Though this inference may be applicable to the remains of ancient literature more in the mass, than in detail; it nevertheless possesses a conclusive force when brought to bear upon vague and sweeping attacks upon the genuineness and integrity of ancient writings, as if they were incapable of any certain proof. Those who profess to entertain doubts of this sort, do not ordinarily apply themselves with care to the examination of any one instance, nor attempt patiently to refute particular proofs; but rather they fling about broad assertions, tending to destroy all confidence in the process and medium through which the records of antiquity have been conveyed to modern times. Now to such vague insinuations, a full and sufficient reply is given, when we adduce demonstrative proof of the authenticity of historical works which could not have contained consistent and circumstantial truth unless they had actually been written in the age to which they are attributed. If then some books have descended—entire, through eighteen or twenty centuries, others may have done so; and if so, then no objection can be maintained against ancient books, à priori; nor can any suspicion rest upon particular works—except such as may be justified by specific proofs of spuriousness.

CHAPTER XIII.
GENERAL PRINCIPLES, APPLICABLE TO QUESTIONS OF THE GENUINENESS AND AUTHENTICITY OF ANCIENT RECORDS.

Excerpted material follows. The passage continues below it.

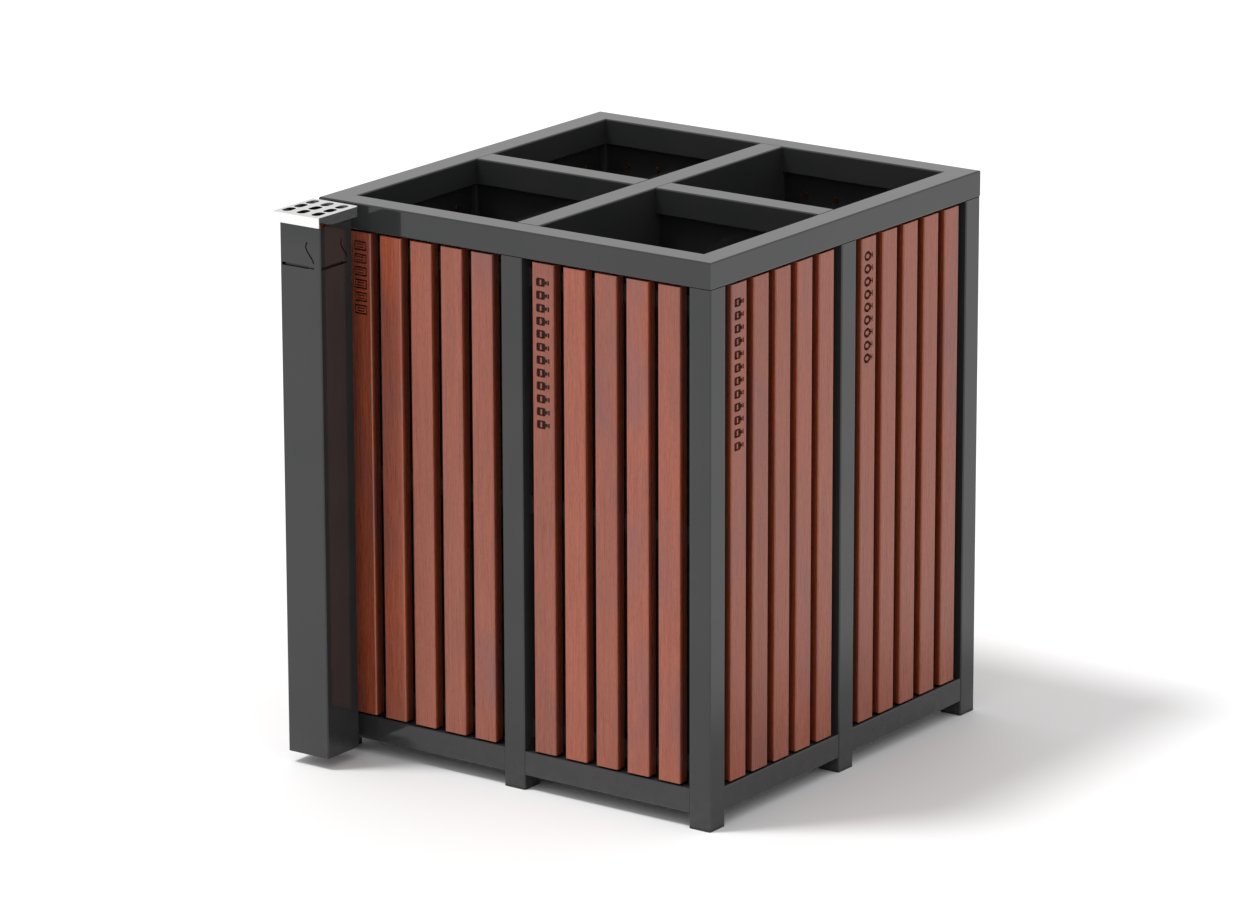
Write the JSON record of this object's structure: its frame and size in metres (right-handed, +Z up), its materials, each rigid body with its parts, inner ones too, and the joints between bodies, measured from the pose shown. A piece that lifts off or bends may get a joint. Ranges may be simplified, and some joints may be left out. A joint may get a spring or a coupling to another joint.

Civilization has not ordinarily, if indeed it has ever done so, sprung up spontaneously in any land. A germ of the arts, and of literature, transmitted from people to people, and passed down from age to age, has taken root and become prolific, in a degree, proportioned generally to the amount and variety of those elements of social and intellectual improvement that may have been received from distant sources.

These germs of civilization may have been transported, and scattered by colonization, by trade, or by conquest; but they are never so fully expanded as when they are cherished by an imported literature. It is not by comparing themselves with themselves, that individuals, or that nations, become wise; and though there are fruits of genius which seem to owe nothing to extraneous sources, the general perfectionment of reason and of taste can be attained only by an extended knowledge of what has been thought and performed by men of other nations, and of other times.

Among all the inestimable advantages which have raised the inhabitants of England and of France and of Germany, above those of Turkey or of China, very few can be named that have not—directly or indirectly—sprung from a knowledge of the civilisation, the arts, and the literature of ancient nations. What is it that would be left to the people of Europe, if all this knowledge, and all its remote consequences, could at once be subtracted from their religious, their political, and their intellectual condition? But it must be remembered that it has chiefly been by the transmission of books, from age to age, that this yeast of civilisation is now possessed and enjoyed. If those works which we believe to be genuine are not so in fact, we may be said to hold all the blessings of social and intellectual advancement by a forged title. For on such a supposition the first stock, or the rudiment of our advantages has sprung from a mass of fabrications. No one entertains such a supposition; and yet it must be admitted if any general objections are to be allowed to disparage the mode in which ancient literature has been transmitted to modern times.

If we except the almost forgotten enterprise of the Jesuit, Harduin, no such general objections are ever formally made, or insinuated, in relation to the remains of classic literature, and this for two reasons;—first, because an attempt to support a sceptical doctrine of this sort would be treated by the learned with contempt, as proceeding from a whimsical love of paradox, or from an inane ambition to attract attention; and secondly, because the unlearned could never be induced to take so much interest in a controversy of this kind, as might reward the pains of those who attempted to delude them.